Dieser innere Prozess kann unendlich weitergeführt werden. Besser wird es dadurch aber nicht. Und bereits ab dem zweiten Gedanken ist unser Arbeitsspeicher mit einem unnötigen Prozess belegt, den ich mit einer Nachfrage, wie z.B. „Gibt es etwas, was ich im Sinne des guten Zusammenseins wissen sollte?“, ganz einfach stoppen könnte. Doch warum tue ich das ganz oft nicht?

Ich müsste selbst transparent sein und würde dem Anderen gefühlt eine Schwäche zeigen. Und wer macht sich schon gerne vor anderen emotional „nackig“?

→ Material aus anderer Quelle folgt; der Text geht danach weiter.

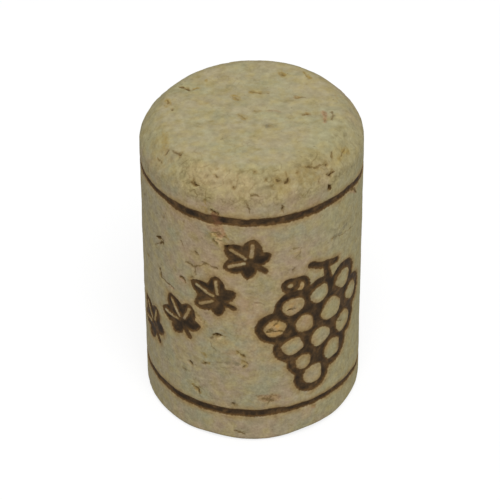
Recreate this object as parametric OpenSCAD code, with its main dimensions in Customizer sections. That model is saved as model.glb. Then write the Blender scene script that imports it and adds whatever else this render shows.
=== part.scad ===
// Natural cork stopper with a chamfered crown and marks burnt into its side.
// It stands on its foot, with +Z up and its front toward -Y. A place on the side is
// given in millimetres, first round the side to the right of the front, then up from
// the middle of the panel between the two burnt bands.

/* [Stopper] */
// Diameter of the straight side
side_d = 25; // [20:0.5:32]
// Height from the foot to the flat of the crown
stopper_h = 38; // [36:0.5:55]
// Radius of the worn edge round the foot
foot_round = 0.7; // [0.2:0.1:1.5]

/* [Crown] */
// Width that the chamfer takes off the radius
chamfer_w = 2.2; // [1.5:0.1:4]
// Height that the chamfer takes off the side
chamfer_h = 2.5; // [1.5:0.1:4]
// Radius that softens both edges of the chamfer
crown_round = 2.4; // [0.5:0.1:2.4]

/* [Burnt bands] */
// Depth to which the hot iron sinks every mark
burn_depth = 0.15; // [0.05:0.01:0.5]
// Width of both bands
band_w = 1; // [0.5:0.1:2]
// Distance from the flat of the crown down to the middle of the upper band
band_below_crown = 5.5; // [5:0.1:8]
// Distance from the foot up to the middle of the lower band
band_above_foot = 4.4; // [3:0.1:6]

/* [Bunch of grapes] */
// Distance of the bunch's middle to the right of the front
bunch_right = 8.2; // [7:0.1:14]
// Radius of the bare cork inside each grape
grape_r = 1.3; // [0.8:0.05:1.5]
// Width of the burnt ring round each grape
grape_ring = 1; // [0.6:0.05:1.5]
// Distance between neighbours in a row of grapes
grape_pitch = 3.8; // [3.2:0.05:4.5]
// Width of the stalk and of the stem that joins it to the bunch
stalk_w = 0.9; // [0.4:0.05:1.2]
// Outer radius of the tendril's small loop
small_loop_r = 1.1; // [1:0.05:1.4]
// Outer radius of the tendril's large loop
large_loop_r = 1.5; // [1.2:0.05:2]
// Width of the tendril's line
tendril_w = 0.75; // [0.4:0.05:0.85]

/* [Vine leaves] */
// Number of leaves that climb beside the bunch
leaf_count = 4; // [2:1:5]
// Distance of the row's middle to the left of the front
leaves_left = 6.2; // [5:0.1:10]
// Distance along the row from leaf to leaf
leaf_pitch = 6.9; // [5.5:0.1:8]
// Length of a leaf's middle lobe
leaf_l = 3.6; // [3:0.1:4.5]
// Width of the middle lobe
lobe_w = 2.4; // [1.8:0.1:3]
// Length of the leaf stalk, from where the veins meet
leaf_stalk_l = 2.1; // [1.8:0.1:3]
// Width of the leaf stalk
leaf_stalk_w = 0.65; // [0.4:0.05:1]
// Width of the veins, which are left bare
vein_w = 0.44; // [0.2:0.02:0.5]

/* [Hidden] */
$fn = 96;

cork = [0.62, 0.55, 0.42];
burnt = [0.25, 0.19, 0.14];

side_r = side_d / 2;
burnt_r = side_r - burn_depth;

// Every cutter for a mark starts inside the cork and ends this far outside it.
cut_margin = 1;
cut_from = side_r / 2;
cut_to = side_r + cut_margin;

upper_band_z = stopper_h - band_below_crown;
lower_band_z = band_above_foot;
panel_z = (upper_band_z + lower_band_z) / 2;

// The rows of the bunch from the top down. Each gives its number of grapes, its height
// in the panel, and how far its middle lies to the right of the bunch's middle.
grape_rows = [[3, 1.7, 0.1], [4, -1.5, 0], [3, -4.6, 0.1], [2, -7.3, -0.1], [1, -9.8, -1]];
grape_places = [
    for (row = grape_rows)
        for (i = [0 : row[0] - 1])
            [bunch_right + row[2] + (i - (row[0] - 1) / 2) * grape_pitch, row[1]]
];

bunch_middle = [bunch_right, 0];

// Where the stem leaves the stalk, from the bunch's middle, then the strokes of the bent
// stalk and of the stem, from there.
stem_top = [0.8, 5.7];
stalk_bend = [-0.7, 0.1];
stalk_strokes = [[[-2, 0.8], stalk_bend], [stalk_bend, [1.6, -0.4]], [[0, 0], [0.5, -2.7]]];

// The middle of the tendril's large loop, from the bunch's middle, and that of the small
// loop from there.
large_loop = [-2.9, 4];
small_loop = [-0.95, 0.45];

// The row of leaves climbs to the right at this angle in its middle, and grows steeper
// on a curve of this radius. The leaves point across it and tilt to alternate sides.
row_middle = [-leaves_left, 0];
row_climb = 47;
row_bend = 40;
leaf_tilt = 10;

// The lobes of a leaf: their angle from the middle lobe, and their share of its size.
leaf_lobes = [[0, 1], [58, 0.9], [-58, 0.9], [118, 0.7], [-118, 0.7]];
// The first three have a vein, which runs between these shares of the lobe's length.
veined_lobes = 3;
vein_from = 0.2;
vein_to = 0.78;

// The direction of an angle, as a vector of length 1.
function heading(angle) = [cos(angle), sin(angle)];

// The climb of the row of leaves, and its place on the side, at a distance past its middle.
function climb_at(distance) = row_climb + distance / row_bend * 180 / PI;
function place_at(distance) =
    row_middle + row_bend * (heading(climb_at(distance) - 90) - heading(row_climb - 90));

// What rounding takes off a corner. Its two edges leave it at the angles given.
module corner_tip(corner, edge_1, edge_2, round) {
    half = abs(edge_2 - edge_1) / 2;
    reach = round / tan(half);
    difference() {
        polygon([corner, corner + reach * heading(edge_1), corner + reach * heading(edge_2)]);
        translate(corner + round / sin(half) * heading((edge_1 + edge_2) / 2))
            circle(round);
    }
}

// Half of the stopper's section, from its axis to its side.
module half_section() {
    slope = atan2(chamfer_h, chamfer_w);
    difference() {
        polygon([
            [0, 0],
            [side_r, 0],
            [side_r, stopper_h - chamfer_h],
            [side_r - chamfer_w, stopper_h],
            [0, stopper_h]
        ]);
        corner_tip([side_r, 0], 90, 180, foot_round);
        corner_tip([side_r, stopper_h - chamfer_h], 180 - slope, 270, crown_round);
        corner_tip([side_r - chamfer_w, stopper_h], 180, 360 - slope, crown_round);
    }
}

module blank() {
    rotate_extrude()
        half_section();
}

// Stands a flat outline on the side and pushes it through the surface. Its x then runs
// to the right and its y up. A longer one reaches past the others at both ends.
module through_side(place, longer = 0) {
    rotate([90, 0, place.x / side_r * 180 / PI])
        translate([0, panel_z + place.y, cut_from - longer])
            linear_extrude(cut_to - cut_from + 2 * longer)
                children();
}

// A straight stroke from one point to another, round where it starts.
module stroke(from, to, width) {
    along = to - from;
    translate(from)
        rotate(atan2(along.y, along.x))
            translate([0, -width / 2])
                square([norm(along), width]);
    translate(from)
        circle(width / 2);
}

// The grooves of the two bands, which run right round the side.
module bands() {
    for (z = [lower_band_z, upper_band_z])
        translate([0, 0, z - band_w / 2])
            rotate_extrude()
                translate([burnt_r, 0])
                    square([cut_to - burnt_r, band_w]);
}

// Grapes with burnt rings that run together, and the cork inside each left bare.
module bunch() {
    difference() {
        for (place = grape_places)
            through_side(place)
                circle(grape_r + grape_ring);
        for (place = grape_places)
            through_side(place, cut_margin)
                circle(grape_r);
    }
}

// The bent stalk across the top of the bunch, and the stem below it.
module stalk() {
    through_side(bunch_middle + stem_top)
        for (ends = stalk_strokes)
            stroke(ends[0], ends[1], stalk_w);
}

// The tendril that curls beside the stalk: a large loop that ends in a small one.
module tendril() {
    through_side(bunch_middle + large_loop)
        difference() {
            union() {
                difference() {
                    circle(large_loop_r);
                    circle(large_loop_r - tendril_w);
                }
                translate(small_loop)
                    circle(small_loop_r);
            }
            translate(small_loop)
                circle(small_loop_r - tendril_w);
        }
}

// A pointed lobe from the origin to the right: what two equal arcs enclose.
module lobe(share) {
    length = leaf_l * share;
    width = lobe_w * share;
    arc_r = (length * length + width * width) / 4 / width;
    intersection_for (side = [-1, 1])
        translate([length / 2, side * (arc_r - width / 2)])
            circle(arc_r);
}

// A vine leaf that points to the right, from where its veins meet.
module leaf() {
    difference() {
        for (turn_and_share = leaf_lobes)
            rotate(turn_and_share[0])
                lobe(turn_and_share[1]);
        for (i = [0 : veined_lobes - 1])
            rotate(leaf_lobes[i][0])
                translate([leaf_l * vein_from, -vein_w / 2])
                    square([leaf_l * (vein_to * leaf_lobes[i][1] - vein_from), vein_w]);
    }
    translate([-leaf_stalk_l, -leaf_stalk_w / 2])
        square([leaf_stalk_l, leaf_stalk_w]);
}

// The leaves, evenly spaced along the row.
module leaves() {
    for (i = [0 : leaf_count - 1]) {
        distance = (i - (leaf_count - 1) / 2) * leaf_pitch;
        through_side(place_at(distance))
            rotate(climb_at(distance) + 90 + (i % 2 == 0 ? leaf_tilt : -leaf_tilt))
                leaf();
    }
}

module marks() {
    difference() {
        union() {
            bunch();
            stalk();
            tendril();
            leaves();
        }
        cylinder(h = stopper_h, r = burnt_r);
    }
}

module cork_stopper() {
    difference() {
        color(cork)
            blank();
        color(burnt)
            bands();
        color(burnt)
            marks();
    }
}

cork_stopper();
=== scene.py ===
from math import atan2, cos, degrees, hypot, pi, radians, sin

import bpy
import numpy as np
from mathutils import Matrix, Vector, noise


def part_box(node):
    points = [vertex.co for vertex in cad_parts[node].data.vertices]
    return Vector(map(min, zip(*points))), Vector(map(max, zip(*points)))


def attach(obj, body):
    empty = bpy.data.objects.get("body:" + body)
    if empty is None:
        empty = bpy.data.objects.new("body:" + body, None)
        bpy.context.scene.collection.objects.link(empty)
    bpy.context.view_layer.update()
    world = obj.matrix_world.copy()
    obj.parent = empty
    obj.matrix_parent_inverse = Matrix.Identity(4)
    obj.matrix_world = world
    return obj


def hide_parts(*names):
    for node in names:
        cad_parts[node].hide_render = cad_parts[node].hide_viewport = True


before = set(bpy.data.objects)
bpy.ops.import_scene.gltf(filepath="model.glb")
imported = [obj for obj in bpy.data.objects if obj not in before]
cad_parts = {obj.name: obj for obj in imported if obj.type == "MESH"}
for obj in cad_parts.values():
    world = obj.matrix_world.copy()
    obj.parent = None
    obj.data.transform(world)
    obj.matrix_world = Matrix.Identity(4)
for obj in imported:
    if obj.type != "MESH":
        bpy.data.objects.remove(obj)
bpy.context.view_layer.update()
stopperLow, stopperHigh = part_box("cork_stopper")
mm = 0.001             # in metres, the unit of the frame


def hexToLinear(text):
    # an sRGB hex value as the linear colour that a socket takes
    channels = [int(text[i:i + 2], 16) / 255 for i in (1, 3, 5)]
    linear = [c / 12.92 if c <= 0.04045 else ((c + 0.055) / 1.055) ** 2.4 for c in channels]
    return (*linear, 1)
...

Unsere technischen Geräte haben damit kein Problem. Die befürchten auch nicht, dass wir sie wegwerfen oder schlechter behandeln, wenn sie uns Fehler 328XZ melden. Geräte zeigen uns Schwachstellen und geben uns die volle Entscheidungsfreiheit: “ Kümmere Dich um den Fehler, dann funktioniere ich wieder richtig. Du kannst es auch lassen. Ich bin Dir dann nicht böse, ich werde dennoch irgendwann schlechte Ergebnisse liefern. Du hast es in der Hand.“

Wir Menschen haben diese Offenheit oft nicht. Wir fürchten Konsequenzen aufgrund unserer Schwachstellen. Obwohl wir gerade dann, wenn wir sie transparent machen, meist geschützt sind. Wenn das Umfeld Bescheid weiß und entscheiden kann, ob entweder Zeit für die Schwachstelle aufgewendet wird oder man mit dem Wissen, dass es vielleicht nicht optimal läuft, weitermacht, nimmt uns das Druck, perfekt sein zu müssen. Wir entspannen uns und die Wahrscheinlichkeit, dass die „Fehlfunktion“ weiter auftritt, nimmt mit zunehmender gefühlter Sicherheit ab.

Also gerne beim nächsten Mal sagen „Ich habe heute Fehler XYZ. Es kann sein, dass ich eingeschränkt funktioniere. Du kannst zur Behebung des Fehlers (nicht) beitragen.“

Einfach ausprobieren. Gerne mit eigenen Worten.